Coates, who ran for lieutenant governor of Maryland in 2014, said that when Buttigieg’s campaign “goes to places like South Carolina, I think the country is going to see that African American Christians are much more thoughtful, open, progressive, even if they may have personal differences, I think they’re going to find a much more loving welcoming community.”
Some African American strategists said that Buttigieg’s “bigger issue” for Buttigieg now lies in how “is he going to do to connect with the African American community” and whether he has “a history of working on building those relationships,” said Karine Jean-Pierre, a Democratic strategist and senior adviser to MoveOn.org.
In recent weeks, Buttigieg has been criticized for a housing initiative in South Bend that pushed out low-income, largely minority families. Buttigeig’s decision to fire the city’s first black police chief in 2011 has also come under scrutiny, as has a 2015 remark (later walked back) that “all lives matter,” a phrase that Democratic activists believe devalues the “Black Lives Matter” movement.
“His challenge in black community goes beyond whether he’s gay or straight, it’s more about connectivity [to the community] and on answering questions about when he served as mayor and talking about his record,” Seawright said.

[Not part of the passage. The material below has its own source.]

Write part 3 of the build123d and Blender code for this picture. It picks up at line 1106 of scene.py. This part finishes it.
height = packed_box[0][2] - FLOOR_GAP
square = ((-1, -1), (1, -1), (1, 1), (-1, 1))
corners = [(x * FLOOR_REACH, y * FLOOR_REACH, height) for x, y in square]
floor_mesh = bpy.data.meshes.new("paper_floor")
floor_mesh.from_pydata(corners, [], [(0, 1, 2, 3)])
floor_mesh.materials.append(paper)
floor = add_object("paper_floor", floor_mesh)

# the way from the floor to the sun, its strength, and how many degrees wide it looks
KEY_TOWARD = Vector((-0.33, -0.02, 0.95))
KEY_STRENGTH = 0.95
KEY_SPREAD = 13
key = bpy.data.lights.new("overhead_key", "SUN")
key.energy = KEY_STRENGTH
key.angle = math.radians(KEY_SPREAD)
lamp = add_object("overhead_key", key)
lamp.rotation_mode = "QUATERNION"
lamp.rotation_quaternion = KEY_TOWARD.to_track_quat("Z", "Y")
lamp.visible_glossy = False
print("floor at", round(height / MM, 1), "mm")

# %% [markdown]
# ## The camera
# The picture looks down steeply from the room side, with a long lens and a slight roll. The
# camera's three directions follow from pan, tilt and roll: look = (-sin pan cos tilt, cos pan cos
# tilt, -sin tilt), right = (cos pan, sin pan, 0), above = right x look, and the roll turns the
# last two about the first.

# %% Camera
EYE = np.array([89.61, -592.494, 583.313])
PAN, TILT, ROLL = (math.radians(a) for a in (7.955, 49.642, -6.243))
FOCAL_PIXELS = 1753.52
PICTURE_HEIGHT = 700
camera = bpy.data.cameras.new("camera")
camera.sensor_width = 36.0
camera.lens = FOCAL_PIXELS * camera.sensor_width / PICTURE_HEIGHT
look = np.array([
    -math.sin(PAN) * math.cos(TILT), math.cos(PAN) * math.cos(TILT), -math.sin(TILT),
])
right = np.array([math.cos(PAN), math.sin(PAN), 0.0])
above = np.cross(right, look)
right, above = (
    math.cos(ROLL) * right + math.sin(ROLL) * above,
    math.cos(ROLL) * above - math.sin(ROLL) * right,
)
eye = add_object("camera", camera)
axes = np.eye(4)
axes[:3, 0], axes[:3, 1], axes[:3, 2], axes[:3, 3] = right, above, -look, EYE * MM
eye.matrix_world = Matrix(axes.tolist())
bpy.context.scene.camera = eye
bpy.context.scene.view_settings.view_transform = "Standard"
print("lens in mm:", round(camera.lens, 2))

Buttigieg, who recently lunched with Rev. Al Sharpton, has acknowledged the work his campaign must do to build relationships with black voters during a swing through South Carolina last week, where he spoke to largely white audiences, even in majority-minority cities.
In Orangeburg, S.C., Buttigieg told an audience that “one of the most important pieces of homework for our campaign is to make sure that there is no question in the minds of minority voters, black voters here in South Carolina or anywhere in the country, where I stand and what I will do,” he said.

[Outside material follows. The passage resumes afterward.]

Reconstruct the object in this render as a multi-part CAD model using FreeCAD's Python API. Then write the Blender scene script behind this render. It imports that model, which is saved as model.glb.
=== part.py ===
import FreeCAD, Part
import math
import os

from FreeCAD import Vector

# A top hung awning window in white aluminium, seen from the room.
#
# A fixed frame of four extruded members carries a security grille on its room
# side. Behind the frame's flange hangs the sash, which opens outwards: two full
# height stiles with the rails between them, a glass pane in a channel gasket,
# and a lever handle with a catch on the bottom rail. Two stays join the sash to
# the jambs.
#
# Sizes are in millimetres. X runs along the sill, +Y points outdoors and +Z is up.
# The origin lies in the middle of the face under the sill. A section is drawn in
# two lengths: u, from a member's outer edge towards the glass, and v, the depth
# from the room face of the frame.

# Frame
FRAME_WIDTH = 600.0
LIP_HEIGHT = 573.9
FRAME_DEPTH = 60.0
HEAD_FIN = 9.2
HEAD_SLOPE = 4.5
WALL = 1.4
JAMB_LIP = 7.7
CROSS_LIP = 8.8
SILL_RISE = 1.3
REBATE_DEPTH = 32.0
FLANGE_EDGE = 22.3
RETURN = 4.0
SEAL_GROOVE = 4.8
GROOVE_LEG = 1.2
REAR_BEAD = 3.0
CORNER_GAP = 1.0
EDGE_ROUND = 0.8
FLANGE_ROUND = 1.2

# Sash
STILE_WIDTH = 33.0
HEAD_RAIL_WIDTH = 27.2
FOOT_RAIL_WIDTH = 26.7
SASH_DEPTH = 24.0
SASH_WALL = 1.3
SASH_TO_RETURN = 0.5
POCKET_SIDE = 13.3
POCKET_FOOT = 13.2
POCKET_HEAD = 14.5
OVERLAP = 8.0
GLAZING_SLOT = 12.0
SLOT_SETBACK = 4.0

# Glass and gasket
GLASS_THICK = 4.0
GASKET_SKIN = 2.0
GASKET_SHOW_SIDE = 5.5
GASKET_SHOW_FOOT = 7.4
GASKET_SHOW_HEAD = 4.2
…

Buttigieg publicly outlined some of his early policy goals for black voters, an agenda that focuses on home ownership, health care, entrepreneurship, criminal justice reform and education. During the meeting in Houston, attendees asked Buttigieg what he was most proud to have done for the non-white community in South Bend, and Buttigieg highlighted his work on economic empowerment and policing, admitting that “they didn’t get everything right on the policing part,” Guy said
Yet Joel Payne, who served as Hillary Clinton’s director of outreach to African American media and advertising in 2016, said that while the Buttigieg team “deserve some benefit of the doubt” because they are “promising more substantive engagement on African-American issues,” they are still “very surface.”
Guy, for his part, walked away from the Houston meeting with Buttigieg impressed that the mayor “was interested in hearing [from us],” he said.
Buttigieg “understands there are barriers there, and that it’s something he’s going to have to get over,” Guy said. “He didn’t treat it like a photo-op. It was very much about relationship-building.”